In mid-November rabbits are at their fattest. Grass has been green, sweet, lush, and growing; under the autumn sun, winter oats and wheat have sprung inches high, and rabbits have been enjoying rare feasts. The stoats, in turn, have found benefit in the autumn. It is on full-grown rabbits that they now depend chiefly for food. No longer can they feed on young birds; nor are small rabbits often to be met. Rats show fight when attacked, and stoats prefer to tackle game without power of resistance. Full-grown hares have too much staying power to be hunted down, and they are too fond of making for the open fields to be worth hunting. There are mice and field-voles, but the fat rabbits of the woods are the most obvious of possible meals. No hunt is more determined, ferocious, or relentless than when a stoat hounds a big rabbit to its death.

The Stoat's Hunting

By scent alone the stoat runs down the rabbit chosen for its dinner. No matter how devious the rabbit's course, or how many other rabbits cross the trail, the one line of scent is followed to the end, and sooner or later the death-scream of the rabbit is inevitable. We have often seen the last act of the tragedy. One hunted rabbit made for the shelter of young underwood, cleverly twisting amid the jungle of fern, grass, and bramble, so that the leaping stoat could have been guided only by scent; the rabbit seemed to understand that the hollowness of the bottom of old wood offered few chances of dodging. At last the rabbit grew exhausted; and, at a loss to know where to run to shake off its pursuer, but a few yards behind, took to turning and twisting with redoubled energy, now rounding a leafy stump, then dashing into a clump of brambles, doubling, again rounding the stump, again flashing through the brambles—then sitting up for a second, listening to hear if the stoat were still following. The stoat, thus baulked again and again, grew ever more furious. Coming up on the hot scent to the leafy stump, round which the rabbit had slipped in the nick of time, it would dash in so furiously as to make the brown leaves rattle off, as a terrier leaps at a rabbit's seat from which the owner has just fled. The burning scent throws the pursuer into a frenzy. But the stoat, with a chatter of rage, lost little time in following on into the bramble clump; and the sight of man near by was not enough to turn it from its object. At last, in the brambles, it came upon the rabbit dead-beat—charged in a blind fury, sank its teeth into the head, worrying home the grip. Then, having disabled the rabbit, it retired a yard or two and charged again, retiring and charging at intervals, as if to gain fresh power for driving in the needle-sharp teeth.... At such a moment the keeper feels more than ever justified in shooting a stoat.

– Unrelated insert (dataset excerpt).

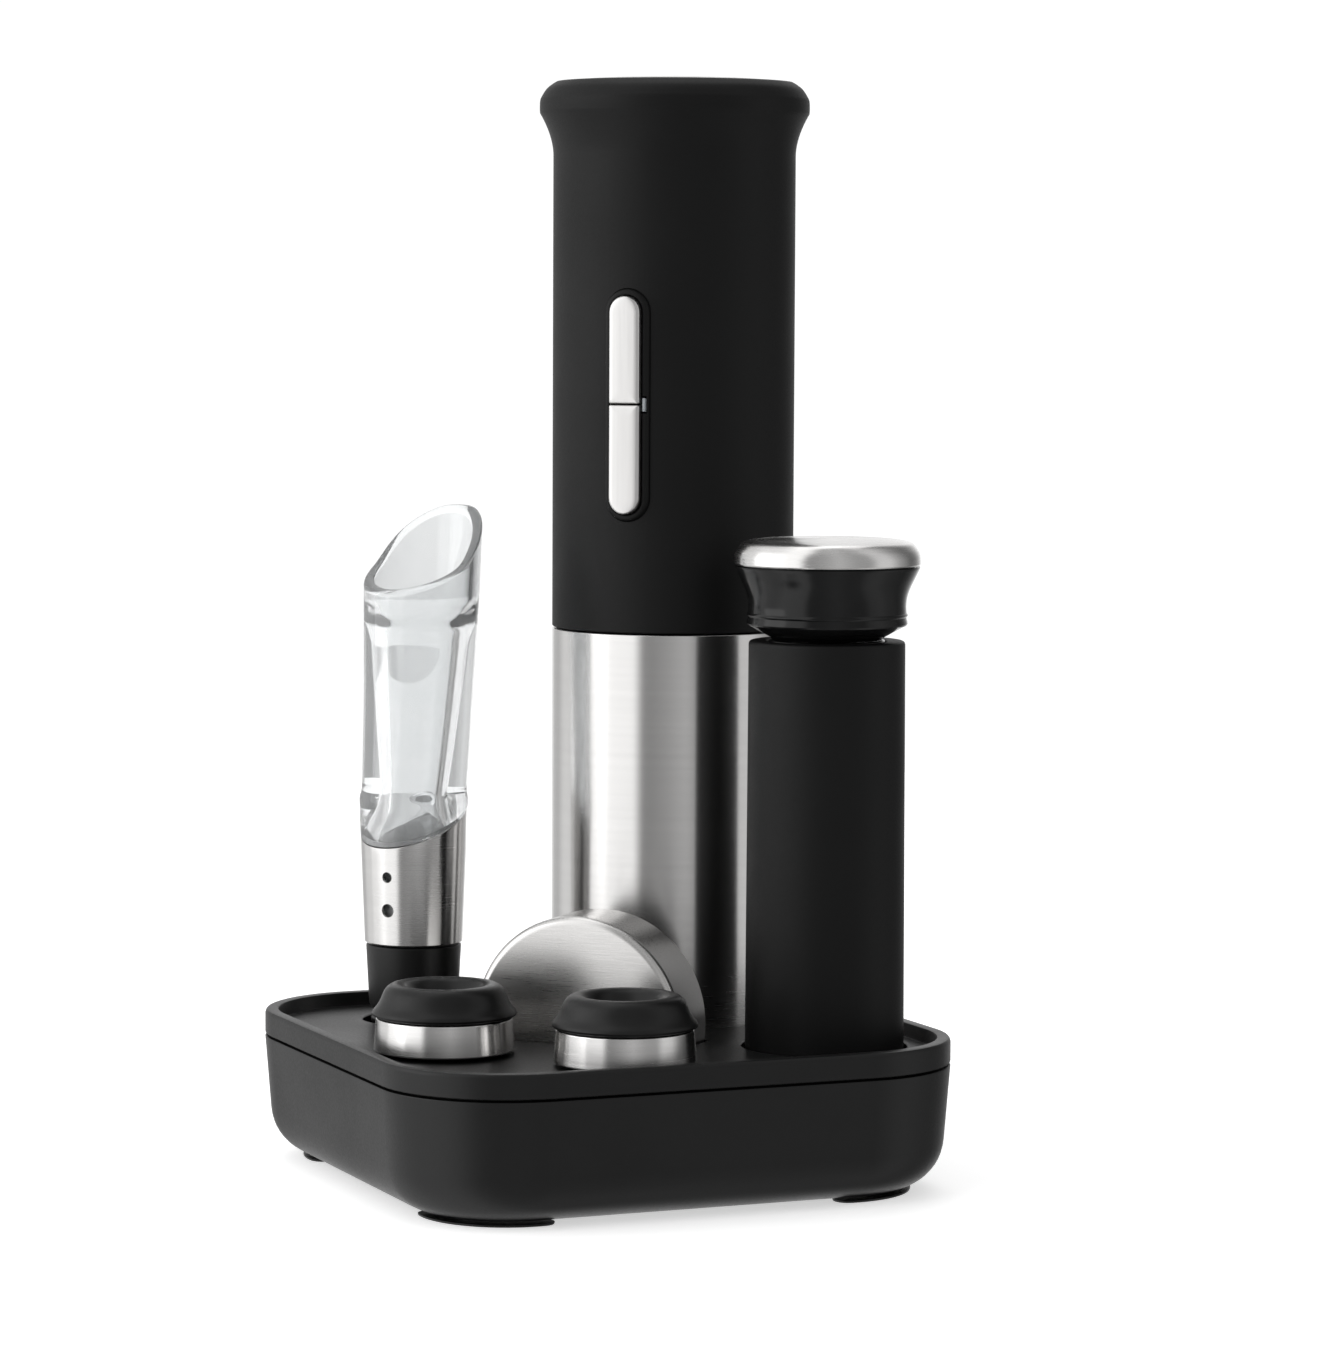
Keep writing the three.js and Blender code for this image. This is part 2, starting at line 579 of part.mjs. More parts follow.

Waiting for the end of such a rabbit hunt, for a moment we lost sight of the chase; then felt certain we could hear the hoarse breathing of the captured rabbit in a thick spot, on the opposite side of the 20-foot ride near where we were standing. Yet we felt certain that neither stoat nor rabbit had crossed from our side. We waited, and sure enough the stoat caught the rabbit almost at our feet, where we had thought them to be. The mystery of the heavy breathing remained—the sound was exactly that of a rabbit being mauled by a ferret within a burrow. We crossed the ride, made search, and discovered a large hedgehog curled up in its nest. While the bloodthirsty business had been going forward six or seven yards away, the hedgehog had lain snugly wrapped in winter sleep—actually snoring!